§ Material provided

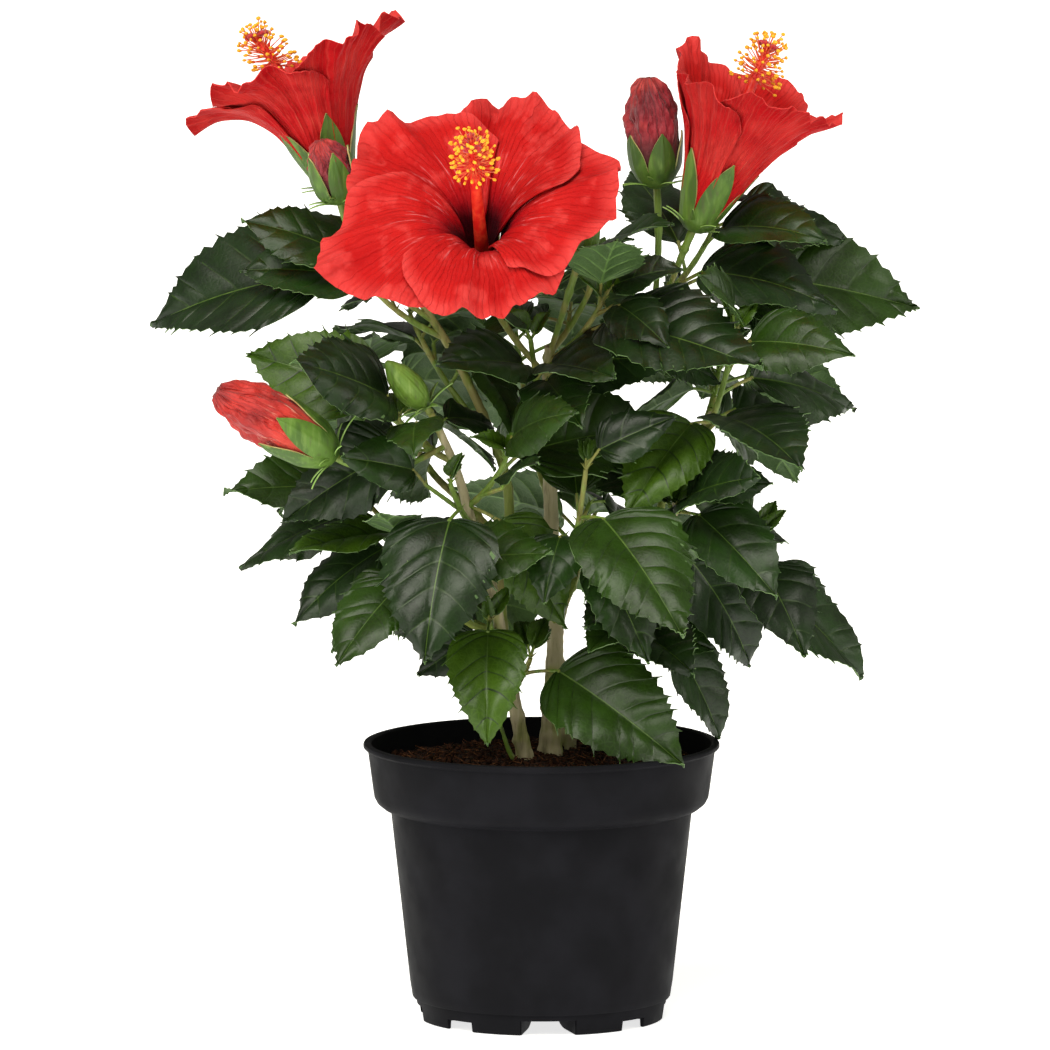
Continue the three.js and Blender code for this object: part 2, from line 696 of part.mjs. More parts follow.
// Each shoot's twig runs from its limb to tip, and its leaves' upper faces turn to facing (a heading and a
// rise). set lists the leaves of the open side by their share of the way along the twig, heading, rise and
// blade length; count more follow the spiral, which starts at turn.
const SHOOTS = [
  {
    name: "leaves_left_top",
    ...{ seed: 11, limb: "bough_middle", at: 0.86, tip: [-62, 4, 268], facing: [250, 45] },
    set: [[0.85, 168, -7, 76], [1.0, 183, 29, 44], [0.77, 169, 13, 45]],
    ...{ count: 3, turn: 330, blade: [50, 36] },
  },
  {
    name: "leaves_left_middle",
    ...{ seed: 12, limb: "stem_left", at: 0.86, tip: [-52, -22, 222], facing: [255, 38] },
    set: [[0.91, 233, 24, 52], [1.0, 165, 17, 51], [0.02, 291, 3, 49], [0.3, 215, -25, 50]],
    ...{ count: 2, turn: 60, blade: [46, 36] },
  },
  {
    name: "leaves_left_front",
    ...{ seed: 32, limb: "stem_left", at: 0.66, tip: [-33, -30, 200], facing: [255, 38] },
    set: [[0.5, 228, -36, 60]],
  },
  {
    name: "leaves_left_side",
    ...{ seed: 27, limb: "stem_left", at: 0.47, tip: [-62, 12, 186], facing: [240, 50] },
    set: [[1.0, 217, 7, 47], [0.88, 183, -17, 46], [0.6, 200, -26, 44]],
    ...{ count: 3, turn: 40, blade: [48, 36] },
  },
  {
    name: "leaves_left_low",
    ...{ seed: 13, limb: "bough_left_low", at: 1, tip: [-50, -24, 174], facing: [250, 40] },
    set: [[0.3, 233, -24, 46], [0.2, 292, 14, 48], [0.25, 258, -23, 38]],
    ...{ count: 2, turn: 120, blade: [38, 30] },
  },
  {
    name: "leaves_foot",
    ...{ seed: 14, limb: "stem_left", at: 0.2, tip: [-4, -14, 134], facing: [270, 30] },
    set: [[0.59, 319, -21, 62]],
    ...{ count: 1, turn: 190, blade: [30, 28] },
  },
  {
    name: "leaves_low_front",
    ...{ seed: 31, limb: "stem_left", at: 0.33, tip: [-19, -20, 148], facing: [270, 30] },
    set: [[1.0, 268, -37, 47], [0.5, 189, -29, 26]],
  },
  {
    name: "leaves_centre",
    ...{ seed: 28, limb: "stem_left", at: 0.72, tip: [-13, -26, 208], facing: [270, 40] },
    set: [[0.44, 15, 17, 63], [0.02, 0, -52, 47]],
    ...{ count: 1, turn: 240, blade: [40, 36] },
  },
  {
    name: "leaves_front",
    ...{ seed: 15, limb: "bough_front", at: 1, tip: [16, -36, 206], facing: [275, 36] },
    set: [[0.61, 300, -24, 64], [0.57, 139, 48, 38], [0.35, 318, -48, 44]],
    ...{ count: 2, turn: 200, blade: [46, 34] },
  },
  {
    name: "leaves_front_top",
    ...{ seed: 16, limb: "stem_middle", at: 0.8, tip: [-4, -14, 250], facing: [270, 45] },
    set: [[0.48, 232, 13, 46], [0.57, 302, 5, 41]],
    ...{ count: 4, turn: 120, blade: [44, 32] },
  },
  {
    name: "leaves_right_inner",
    ...{ seed: 29, limb: "stem_middle", at: 0.95, tip: [22, -12, 264], facing: [280, 42] },
    set: [[0.39, 320, -2, 70], [0.92, 280, 41, 41], [0.6, 22, -24, 50], [0.99, 100, 50, 44]],
    ...{ count: 2, turn: 200, blade: [40, 30] },
  },
  {
    name: "leaves_right_top",
    ...{ seed: 17, limb: "bough_right_top", at: 0.88, tip: [64, 22, 290], facing: [285, 42] },
    set: [[0.06, 10, -6, 80], [0.14, 335, 2, 54], [0.7, 318, 12, 46], [0.92, 27, -7, 42], [1.0, 50, 7, 39], [0.4, 122, 47, 44]],
    ...{ count: 2, turn: 90, blade: [48, 36] },
  },
  {
    name: "leaves_right_middle",
    ...{ seed: 18, limb: "stem_right", at: 0.94, tip: [70, -10, 252], facing: [285, 42] },
    set: [[0.5, 30, -7, 52], [0.81, 320, 7, 44], [0.07, 300, 0, 55], [0.2, 40, -10, 44], [0.2, 195, -25, 48]],
    ...{ count: 2, turn: 80, blade: [48, 36] },
  },
  {
    name: "leaves_right_front",
    ...{ seed: 20, limb: "stem_right", at: 0.62, tip: [48, -18, 188], facing: [280, 38] },
    set: [[0.73, 297, 25, 51], [1.0, 315, -28, 46], [0.45, 21, -50, 48]],
    ...{ count: 2, turn: 60, blade: [44, 36] },
  },
  {
    name: "leaves_right_low",
    ...{ seed: 19, limb: "bough_right_low", at: 1, tip: [78, 4, 174], facing: [285, 45] },
    set: [[0.02, 15, -34, 56], [0.3, 60, -20, 38], [0.6, 300, -30, 42]],
    ...{ count: 4, turn: 150, blade: [38, 32] },
  },
  {
    name: "leaves_right_foot",
    ...{ seed: 30, limb: "stem_right", at: 0.3, tip: [40, 2, 142], facing: [280, 45] },
    set: [[0.41, 306, 6, 49], [0.92, 345, -55, 40], [1.0, 287, 11, 42]],
    ...{ count: 1, turn: 120, blade: [40, 36] },
  },
  {
    name: "leaves_crown",
    ...{ seed: 25, limb: "stem_middle", at: 0.98, tip: [22, 16, 276], facing: [270, 80] },
    ...{ count: 6, turn: 0, blade: [50, 32] },
  },
  {
    name: "leaves_back",
    ...{ seed: 21, limb: "bough_back", at: 1, tip: [-10, 66, 250], facing: [90, 45] },
    ...{ count: 7, turn: 90, blade: [60, 34] },
  },
  {
    name: "leaves_back_left",
    ...{ seed: 22, limb: "bough_back_left", at: 1, tip: [-64, 50, 226], facing: [120, 45] },
    ...{ count: 7, turn: 140, blade: [58, 34] },
  },
  {
    name: "leaves_back_right",
    ...{ seed: 23, limb: "bough_back_right", at: 1, tip: [66, 62, 236], facing: [75, 45] },
    ...{ count: 7, turn: 60, blade: [46, 32] },
  },
  {
    name: "leaves_back_low",
    ...{ seed: 24, limb: "bough_back_low", at: 1, tip: [16, 70, 172], facing: [90, 42] },
    ...{ count: 6, turn: 80, blade: [56, 36] },
  },
  {
    name: "leaves_left_back_top",
    ...{ seed: 26, limb: "bough_middle", at: 0.6, tip: [-48, 36, 254], facing: [130, 50] },
    ...{ count: 6, turn: 110, blade: [50, 32] },
  },
];

// ---- finish and assembly -----------------------------------------------------------------------------------

const finish = (color, roughness) => new THREE.MeshStandardMaterial({ color, roughness, metalness: 0 });
const MATERIALS = {
  pot: finish(0x232324, 0.5),
  soil: finish(0x2f1d14, 0.95),
  stem: finish(0x8b7a55, 0.8),
  bough: finish(0x6d7a3a, 0.7),
  leaf: finish(0x1f3d16, 0.35),
  petal: finish(0xdc2f26, 0.5),
  bud: finish(0x6f9a35, 0.5),
};

const plant = new THREE.Group();

function addNode(name, solid, material) {
  const mesh = new THREE.Mesh(geometryOf(solid), material);
  mesh.name = name;
  plant.add(mesh);
  standing.push({ owner: name, solid });
}

addNode("pot", pot(), MATERIALS.pot);
addNode("soil", soil(), MATERIALS.soil);
for (const limb of LIMBS) addNode(limb.name, growLimb(limb), limb.parent ? MATERIALS.bough : MATERIALS.stem);
for (const bloom of BLOOMS) addNode(bloom.name, growBloom(bloom), MATERIALS.petal);
for (const bud of BUDS) addNode(bud.name, growBud(bud), MATERIALS.bud);
const shoots = SHOOTS.map((spec) => new Shoot(spec));
for (const shoot of shoots) shoot.addSetLeaves();
for (const shoot of shoots) shoot.addSpiralLeaves();
for (const shoot of shoots) addNode(shoot.name, shoot.finish(), MATERIALS.leaf);

export default plant;
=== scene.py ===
"""Looks of a hibiscus shrub in its nursery pot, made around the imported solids.

The shrub grows by the rule that its solids grew by, from the same named sizes and seeds, with finer
leaves, petals, bark and peat. Lengths are in millimetres until a mesh is made. +Z is up, X to the right, Y
to the back.
"""

import json
import logging
import math
from dataclasses import dataclass, field, replace
from enum import Enum
from typing import Sequence

import bpy
import numpy as np
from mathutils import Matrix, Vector
from mathutils.bvhtree import BVHTree
from numpy.random import Generator

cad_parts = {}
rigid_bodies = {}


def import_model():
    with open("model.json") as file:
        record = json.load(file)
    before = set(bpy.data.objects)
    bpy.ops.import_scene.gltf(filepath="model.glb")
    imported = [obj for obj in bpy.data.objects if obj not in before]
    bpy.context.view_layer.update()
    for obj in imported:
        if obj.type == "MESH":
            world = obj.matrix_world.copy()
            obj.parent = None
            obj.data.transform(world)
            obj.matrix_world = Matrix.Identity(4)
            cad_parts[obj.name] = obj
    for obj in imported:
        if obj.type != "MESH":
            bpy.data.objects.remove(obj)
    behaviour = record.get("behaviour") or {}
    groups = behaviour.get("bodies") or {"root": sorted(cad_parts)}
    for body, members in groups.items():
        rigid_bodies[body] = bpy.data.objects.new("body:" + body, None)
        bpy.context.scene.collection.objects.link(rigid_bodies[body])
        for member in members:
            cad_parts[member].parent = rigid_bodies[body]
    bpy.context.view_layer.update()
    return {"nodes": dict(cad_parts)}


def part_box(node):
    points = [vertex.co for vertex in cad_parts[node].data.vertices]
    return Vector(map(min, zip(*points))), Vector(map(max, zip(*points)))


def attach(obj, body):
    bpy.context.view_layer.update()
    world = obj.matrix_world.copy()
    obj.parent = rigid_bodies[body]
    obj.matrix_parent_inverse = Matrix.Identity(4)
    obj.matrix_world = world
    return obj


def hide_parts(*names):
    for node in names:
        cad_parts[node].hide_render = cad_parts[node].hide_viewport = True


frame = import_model()

log = logging.getLogger("hibiscus")
Array = np.ndarray
Amount = float | Array
Pair = tuple[float, float]
Place = tuple[float, float, float]
Socket = bpy.types.NodeSocket
MM = 0.001  # metres in a millimetre


# ---- numbers and directions ----


def vec(x: float, y: float, z: float) -> Array:
    """Returns a point or direction as an array."""
    return np.array([x, y, z], float)


UP = vec(0, 0, 1)


def unit(v: Array) -> Array:
    """Returns vectors scaled to a length of one."""
    return v / np.maximum(np.linalg.norm(v, axis=-1, keepdims=True), 1e-12)


def lerp(a: Amount, b: Amount, t: Amount) -> Amount:
    """Returns the blend of a and b at share t."""
    return a + (b - a) * t


def smooth(x: Amount, low: float, high: float) -> Amount:
    """Returns a smooth step from 0 at low to 1 at high."""
    t = np.clip((x - low) / (high - low), 0, 1)
    return t * t * (3 - 2 * t)


def towards(heading: float, rise: float) -> Array:
    """Returns the direction of a compass heading and a rise above the level.

    Args:
        heading: Degrees, 0 to the right, 90 to the back, 180 to the left and 270 to the front.
        rise: Degrees above the level.

    Returns:
        A unit vector.
    """
    h, r = math.radians(heading), math.radians(rise)
    return vec(math.cos(r) * math.cos(h), math.cos(r) * math.sin(h), math.sin(r))


def turned_about(v: Array, axis: Array, angle: float) -> Array:
    """Returns v turned about a unit axis by an angle in radians."""
    turned = v * math.cos(angle) + np.cross(axis, v) * math.sin(angle)
    return turned + axis * np.dot(axis, v) * (1 - math.cos(angle))


def ring_angles(count: int) -> Array:
    """Returns evenly spaced angles round a circle, in radians."""
    return 2 * np.pi * np.arange(count) / count


def spin(angle: float) -> Array:
    """Returns the matrix that rows of points are multiplied by to turn them about Z, by radians."""
    c, s = math.cos(angle), math.sin(angle)
    return np.array([[c, s, 0], [-s, c, 0], [0, 0, 1]])


def polar(radius: Array, angle: Array, height: Array) -> Array:
    """Returns points about Z at radii, angles in radians and heights."""
    return np.stack(np.broadcast_arrays(radius * np.cos(angle), radius * np.sin(angle), height), -1)


class Draws:
    """Seeded numbers (mulberry32), drawn as the solids draw theirs."""

    MASK = 0xFFFFFFFF

    def __init__(self, seed: int) -> None:
        """Starts the row of numbers of a seed."""
        self.state = seed & self.MASK

    def next(self) -> float:
        """Returns the next number from 0 to 1."""
        self.state = (self.state + 0x6D2B79F5) & self.MASK
        t = self.state
        t = ((t ^ (t >> 15)) * (t | 1)) & self.MASK
        t ^= (t + ((t ^ (t >> 7)) * (t | 61) & self.MASK)) & self.MASK
        return (t ^ (t >> 14)) / 4294967296

    def between(self, low: float, high: float) -> float:
        """Returns the next number, scaled to lie between low and high."""
        return low + (high - low) * self.next()


# ---- curves ----


@dataclass(frozen=True)
class Spline:
    """A Catmull-Rom curve of tension 0.5 through points."""

    points: tuple[Place, ...]

    def at(self, t: float) -> Array:
        """Returns the point at share t of the way, counted point by point."""
        p = [np.array(q, float) for q in self.points]
        p = [2 * p[0] - p[1], *p, 2 * p[-1] - p[-2]]
        i = min(int(t * (len(p) - 3)), len(p) - 4)
        w = t * (len(p) - 3) - i
        a, b = 0.5 * (p[i + 2] - p[i]), 0.5 * (p[i + 3] - p[i + 1])
        c2 = -3 * p[i + 1] + 3 * p[i + 2] - 2 * a - b
        c3 = 2 * p[i + 1] - 2 * p[i + 2] + a + b
        return p[i + 1] + a * w + c2 * w**2 + c3 * w**3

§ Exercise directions
Look for "before" and pull out every line that has it.

§ Right answer
    before = set(bpy.data.objects)
    imported = [obj for obj in bpy.data.objects if obj not in before]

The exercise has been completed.